A resident of the Bedford-Stuyvesant section of Brookly, NY, B.I.G. was born Chris Wallace and grew up surround by bleak buildings, nooding crackheads and dapper dealers who sold then ill pills. He came up in a world with little hope, where positive role models were few. "Hustlers were ma heros," he says.
By the time he was a teen-ager, B.I.G. had succomed to all the allure of the streets. "Everything happend on the strip I came up on," re remembers, "and it didn't matter where you went-it was all in your face."
He had fun hanging in frat packs on corners, comparing fashions and competing for girls. But there was also a dark side. "We were seeing people get shot all the time," he recalls, and as he himself dogged coffins and hid in the shadows to escape police, a battle waged in his soul. He felt tension and developed depression.
When B.I.G. wasn't transacting deals he was messing with music and recalls, "I used to hang with the OGB Crew and the Old Gold Brothers." One of the members owned a pair of turntables, a mixer and cassette recorder, and B.I.G. made tapes of himself free-styling over scratched breakbears. They started circulating around the neighborhood, and a buzz started building about B.I.G.

A dub made it into the hands of BIG Daddy Kane's DJ Mister Cee, who in turn passed it on to an editor at THE SOURCE. He placed B.I.G. into the magazine's "Unsigned Hype" colum before introducing B.I.G. to Sean "Puffy" Combs, who later founded Bad Boy Entertainment.

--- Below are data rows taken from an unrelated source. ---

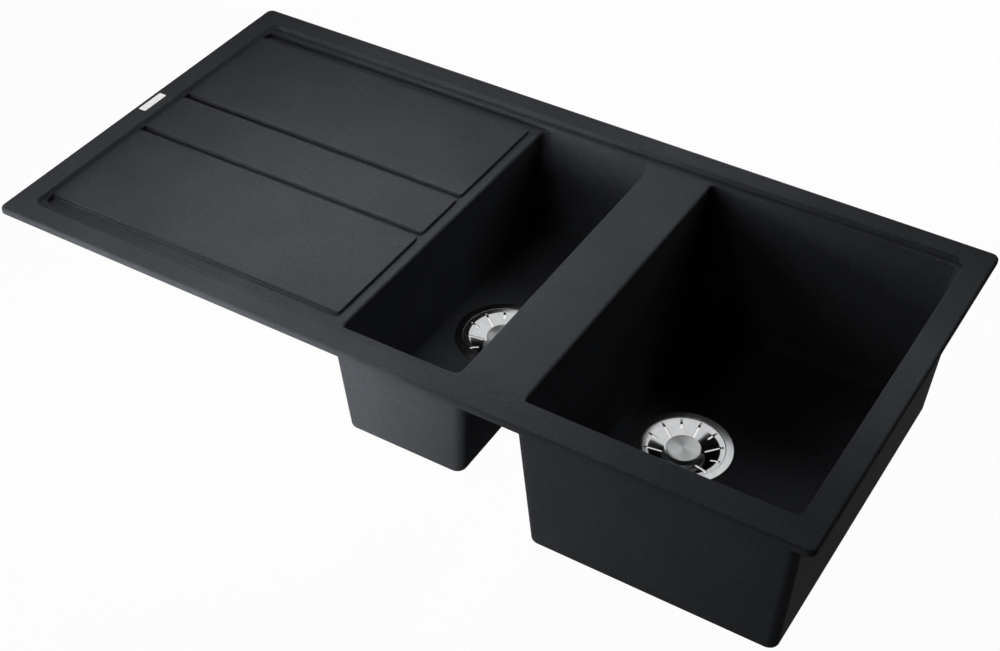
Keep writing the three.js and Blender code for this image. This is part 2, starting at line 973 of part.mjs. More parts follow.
const sink = new THREE.Group();
sink.add( piece( 'sink_body', sinkBody(), 'composite' ) );
sink.add( piece( 'name_plate', namePlate(), 'satinSteel' ) );

const wastePieces = [
	[ 'waste_cup', wasteCup, 'polishedSteel' ],
	[ 'flange_gasket', flangeGasket, 'blackRubber' ],
	[ 'body_gasket', bodyGasket, 'blackRubber' ],
	[ 'waste_body', wasteBody, 'greyPlastic' ],
	[ 'threaded_insert', threadedInsert, 'brass' ],
	[ 'clamp_screw', clampScrew, 'brushedSteel' ],
	[ 'strainer_plate', strainerPlate, 'polishedSteel' ],
	[ 'stem_bush', stemBush, 'whitePlastic' ],
	[ 'plug_stem', plugStem, 'brushedSteel' ],
	[ 'plug_disc', plugDisc, 'whitePlastic' ],
	[ 'plug_seal', plugSeal, 'whiteSilicone' ],
	[ 'plug_knob', plugKnob, 'brushedSteel' ],
];

for ( const [ bowlName, bowl ] of Object.entries( bowls ) ) {

	const waste = new THREE.Group();
	for ( const [ pieceName, make, finish ] of wastePieces ) {

		waste.add( piece( `${ bowlName }_${ pieceName }`, make( bowl ), finish ) );

	}

	sink.add( waste );

}

export default sink;
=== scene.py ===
"""Looks of the double bowl kitchen sink: the moulded body, the plate on the rim and the two wastes."""

import json
import math

import bmesh
import bpy
from mathutils import Matrix, Vector


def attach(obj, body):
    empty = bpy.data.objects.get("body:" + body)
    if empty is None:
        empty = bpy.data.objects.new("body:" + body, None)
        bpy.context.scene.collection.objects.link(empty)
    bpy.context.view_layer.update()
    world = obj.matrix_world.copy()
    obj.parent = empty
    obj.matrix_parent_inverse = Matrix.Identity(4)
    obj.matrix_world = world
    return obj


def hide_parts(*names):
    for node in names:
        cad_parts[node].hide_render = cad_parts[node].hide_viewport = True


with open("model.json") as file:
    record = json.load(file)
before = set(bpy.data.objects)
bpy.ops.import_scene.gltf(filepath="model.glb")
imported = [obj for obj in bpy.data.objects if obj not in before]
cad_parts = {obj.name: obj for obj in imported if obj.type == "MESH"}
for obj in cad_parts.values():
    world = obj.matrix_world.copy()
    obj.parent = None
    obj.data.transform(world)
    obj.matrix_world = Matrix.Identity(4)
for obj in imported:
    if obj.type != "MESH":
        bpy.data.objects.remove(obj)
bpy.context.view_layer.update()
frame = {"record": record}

MM = 0.001

# ---- sizes, in millimetres

SINK_LENGTH = 1000
SINK_WIDTH = 510
RIM_TOP = 8
RIM_UNDER_EDGE = 1
RIM_EDGE_RADIUS = 3.5
OUTLINE_CORNER = 9
RIM_WIDTH = 29.5

WALL = 9
FRONT_WALL = 9.5
DRAFT = math.tan(math.radians(4))

RECESS_DROP = 5
RECESS_CORNER = 9
RECESS_ROUNDING = 2.6
BOWL_RIM_ROUNDING = 1.5
LEDGE_WIDTH = 10.5
LEDGE_ROUNDING = 2
FRONT_LEDGE_END = 160

WET_WAY_DROP = 5
CHANNEL_WIDTH = 17
PANEL_STEP = 3
PANEL_STEP_HEIGHT = 2.5
PANEL_STEP_ROUNDING = 1
PANEL_ROUNDING = 1.2
PANEL_CORNER = 3
PANEL_FALL = 1
GROOVE_WIDTH = 10
GROOVE_SPACING = 82
LIP_WIDTH = 12.5
WET_WAY_FILLET = 1.5

HALF_BOWL = (-56, 92)
MAIN_BOWL_LEFT = 168.5
MAIN_BOWL_FRONT = -218
BOWL_EDGE = 3
BOWL_CORNER = 10
BOWL_CORNER_GROWTH = 9
BOWL_OUTER_CORNER = 11
BOWL_UNDER_EDGE = 4
FLOOR_FALL = 0.015

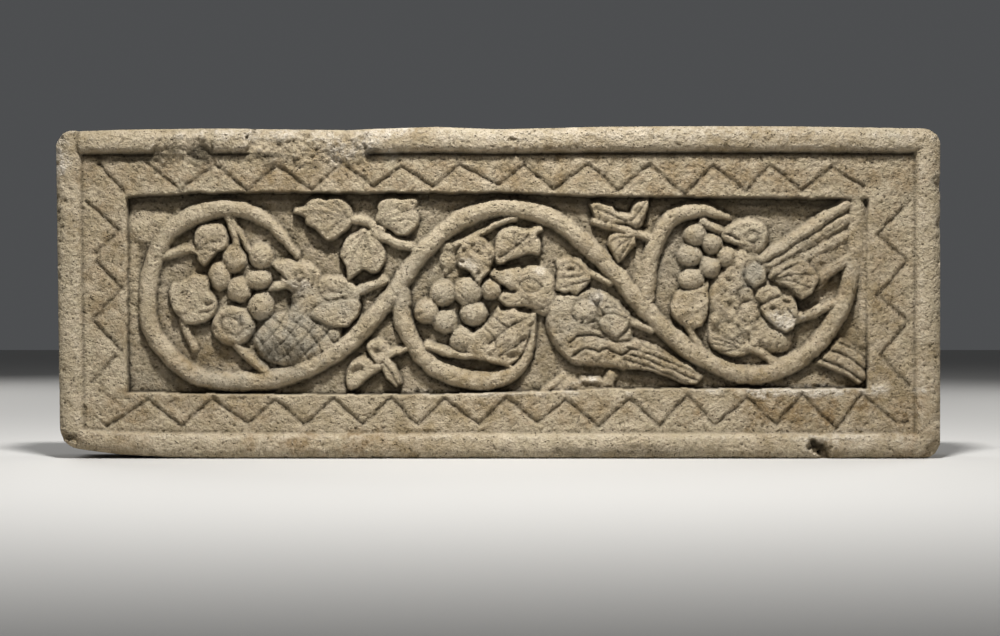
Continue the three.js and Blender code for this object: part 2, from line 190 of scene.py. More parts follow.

Comparing the twin experiences of maken "Ready To Die" and "Life After Death", B.I.G. says, "When I did the first album I was in a living hell, stressed and depressed. I was more relaxed making this one and I'm proud of what I came up with. I want this to be the biggest record ever. I want it to hit the streets harder than any record before. I want to live up my name and prove to everybody that there really is life after death."